With the Securities and Exchange Commission (SEC) putting new human-capital data disclosure rules into place, companies’ HR leaders will find themselves taking on more prominence and responsibility. That’s because publicly traded companies will now be required to disclose a variety of human capital information.
According to HR Executive, this represents an exciting opportunity: “The role of HR has finally risen to its rightful place: the boardroom.” Their message to chief human resources officers (CHROs) is that the future “isn’t just feel-good, benefits-focused HR. Now you are dealing with providing data to financial institutions like BlackRock, and billions of dollars will be traded on the metrics that you report.”
Chief Learning Officer frames the SEC’s actions in similar terms: “The world of learning and development and HR just changed dramatically for the better, and there will be no going back. The change is coming first to publicly traded companies, but it will not stop there. Within a few years, the change will permeate all organizations, even privately held companies and nonprofits. The long-awaited age of transparency for both investors and employees is finally here.”
What to disclose
Savvy CHROs and their organizations want to know what human capital metrics the SEC intends to focus on. Thomson Reuters writes that “disclosures would be based on a concept of materiality. This means companies should disclose information that a reasonable person would find important in the total mix of information in making a decision to buy or sell a particular company’s stock.”
Forbes goes into a bit more detail, and concludes with a caution: “The SEC rules do not include a definition of ‘human capital’ or a list of required measures to disclose. The SEC rules do include the expectation that disclosures will be specific to a company’s own business or industry and allows for disclosures to evolve in response to changes in a company’s environment. However, the new disclosures could impact a company’s liability with regards to public SEC filings if the source of validity of the data is ever in question.” Put another way, whatever data a company chooses to disclose, it will be critical that it’s accurate.
The National Law Review notes that “over the past several years, human capital has become increasingly important to investors,” and provides some insight as to what organizations might decide to report. “‘Human capital’ generally refers to the value of a company’s workforce, which is often influenced by a company’s policies and procedures related to recruitment, retention, training, development, health and safety, diversity and inclusion, and culture. Investors see human capital as an essential component in creating long-term shareholder value and have increasingly prioritized strong human capital practices.”
Focus on diversity, equity, and inclusion (DEI)
The Harvard Law School Forum on Corporate Governance examined “50 10-Ks filed by registrants with a market capitalization greater than $1 billion.” One key topic: “54% of registrants addressed diversity and inclusion. The most robust disclosures specifically addressed how diversity and inclusion were incorporated into various aspects of the company (for example, training, recruitment, goal setting, etc.) and incorporated statistical data.”

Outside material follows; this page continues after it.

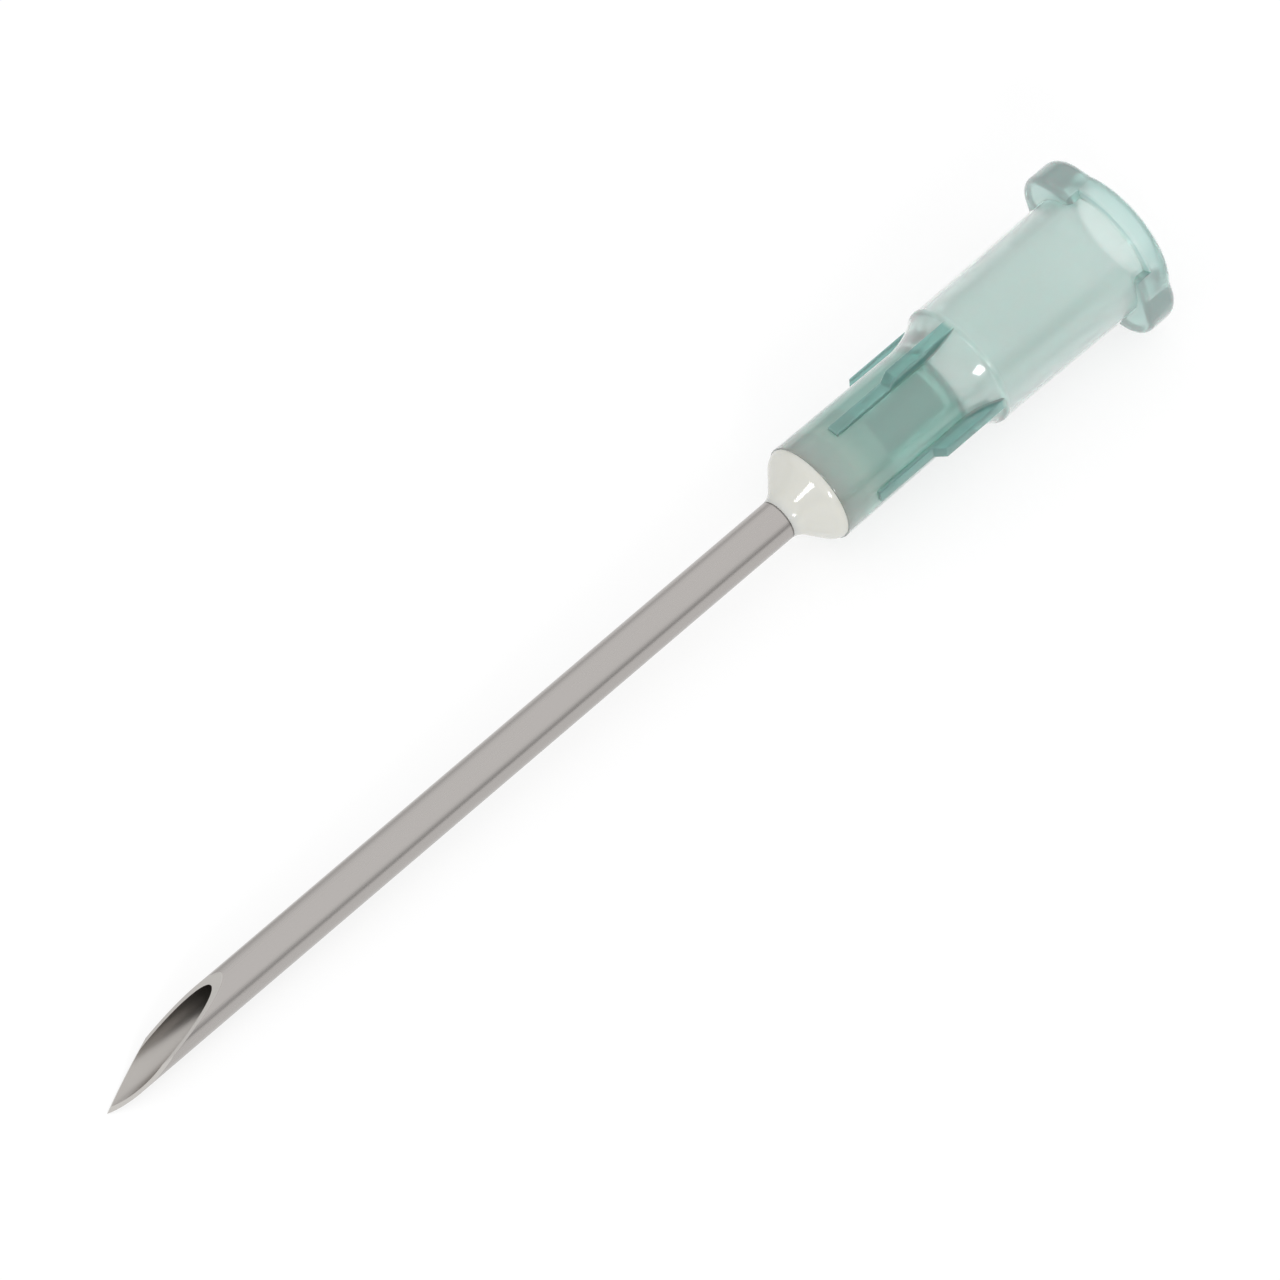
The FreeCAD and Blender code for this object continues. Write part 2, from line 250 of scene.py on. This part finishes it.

The law firm King & Spalding writes that they have also “reviewed a sample of recent 10-K filings and identified a few trends which provide helpful insight for companies going forward.” These include “employee headcount data (geography, gender, ethnicity); diversity and inclusion initiatives; and pay equity.”
Where to begin
With those trends in mind, an excellent place for HR leaders to start is by establishing ongoing, monthly monitoring of DEI metrics, including race, ethnicity, and gender pay gaps (pay equity) with the help of an expert, external technology partner. In an ever-changing landscape of DEI-related laws and initiatives, doing so will help companies not only reduce risk but achieve greater success as well.